As it has with other projects, Marvel is being coy about plot
specifics. But the makers of “The Falcon and the Winter Soldier” said the
series would confront the same questions that the country has been asking
itself in recent, turbulent months: Who is an American, and who gets to decide
what principles the country stands for? What compels people to take extreme
actions in the name of what they believe is patriotism?
Kari Skogland, who directed all six episodes, said that the
series continued to embrace the same contentious themes — “not just topical issues
but hard-to-talk about issues” — that Captain America pioneered as a comic-book
character.

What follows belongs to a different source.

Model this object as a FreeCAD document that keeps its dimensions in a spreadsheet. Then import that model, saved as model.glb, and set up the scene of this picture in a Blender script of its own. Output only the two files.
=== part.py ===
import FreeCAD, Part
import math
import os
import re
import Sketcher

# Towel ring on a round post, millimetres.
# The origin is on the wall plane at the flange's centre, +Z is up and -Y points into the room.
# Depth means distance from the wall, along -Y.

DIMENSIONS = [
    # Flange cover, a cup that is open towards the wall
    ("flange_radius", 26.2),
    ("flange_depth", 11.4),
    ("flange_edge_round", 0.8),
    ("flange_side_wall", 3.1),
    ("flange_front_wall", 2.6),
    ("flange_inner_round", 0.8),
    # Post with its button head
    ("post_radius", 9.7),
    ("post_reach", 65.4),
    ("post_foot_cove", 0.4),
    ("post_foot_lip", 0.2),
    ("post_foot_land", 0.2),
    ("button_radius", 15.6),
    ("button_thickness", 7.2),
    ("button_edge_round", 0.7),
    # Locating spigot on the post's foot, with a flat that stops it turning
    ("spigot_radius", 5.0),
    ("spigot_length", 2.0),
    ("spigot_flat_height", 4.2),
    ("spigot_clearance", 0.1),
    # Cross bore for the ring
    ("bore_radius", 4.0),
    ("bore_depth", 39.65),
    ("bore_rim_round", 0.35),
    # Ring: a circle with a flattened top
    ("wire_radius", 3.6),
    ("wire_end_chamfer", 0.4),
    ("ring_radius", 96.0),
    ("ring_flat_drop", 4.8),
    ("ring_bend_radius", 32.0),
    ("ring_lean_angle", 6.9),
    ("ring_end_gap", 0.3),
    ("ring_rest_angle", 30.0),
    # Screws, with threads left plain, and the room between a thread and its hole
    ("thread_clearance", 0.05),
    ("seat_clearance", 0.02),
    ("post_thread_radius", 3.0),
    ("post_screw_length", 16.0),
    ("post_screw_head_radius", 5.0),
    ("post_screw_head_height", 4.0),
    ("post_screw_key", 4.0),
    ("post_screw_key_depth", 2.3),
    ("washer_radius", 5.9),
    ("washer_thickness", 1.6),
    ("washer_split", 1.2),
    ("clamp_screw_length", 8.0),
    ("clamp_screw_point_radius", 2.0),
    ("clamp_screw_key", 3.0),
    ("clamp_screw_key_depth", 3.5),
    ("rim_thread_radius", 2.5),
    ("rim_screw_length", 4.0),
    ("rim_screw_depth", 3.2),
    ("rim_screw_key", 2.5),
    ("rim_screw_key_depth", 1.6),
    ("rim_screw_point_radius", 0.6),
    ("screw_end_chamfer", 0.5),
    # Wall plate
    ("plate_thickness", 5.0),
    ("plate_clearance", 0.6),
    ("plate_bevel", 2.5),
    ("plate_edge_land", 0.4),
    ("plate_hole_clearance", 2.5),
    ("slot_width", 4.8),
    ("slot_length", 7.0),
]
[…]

On his first cover, in 1941, the hero was depicted punching Hitler
in the face, and he evolved over decades to reflect Americans’ ambivalence
about their leadership and the actions taken in the name of their nation.
The comics that Marvel published in its formative era “were born
of a time where the world was healing from a very particular series of events,”
said Skogland, who has also directed shows like “The Handmaid’s Tale,” “The
Americans” and “The Walking Dead.”
“They came from a postwar, anti-fascist space and were talking
about the morals and ethics that were prevalent at the time,” she said. “They’ve
never shied away from that.”
Stan said it was inevitable that viewers would see parallels to
recent crises like the January 6 Capitol attack in the series — not because its
creators specifically anticipated or copied these events, but because they
sought to tell a story about a country at a perilous crossroads with itself.
“Watching the things that were happening to the Capitol were
incredibly disturbing,” he said, “and they were also particularly disturbing
for us because in some way they mirrored things that are happening in the show.
You can’t do a show like this and not talk about those things.”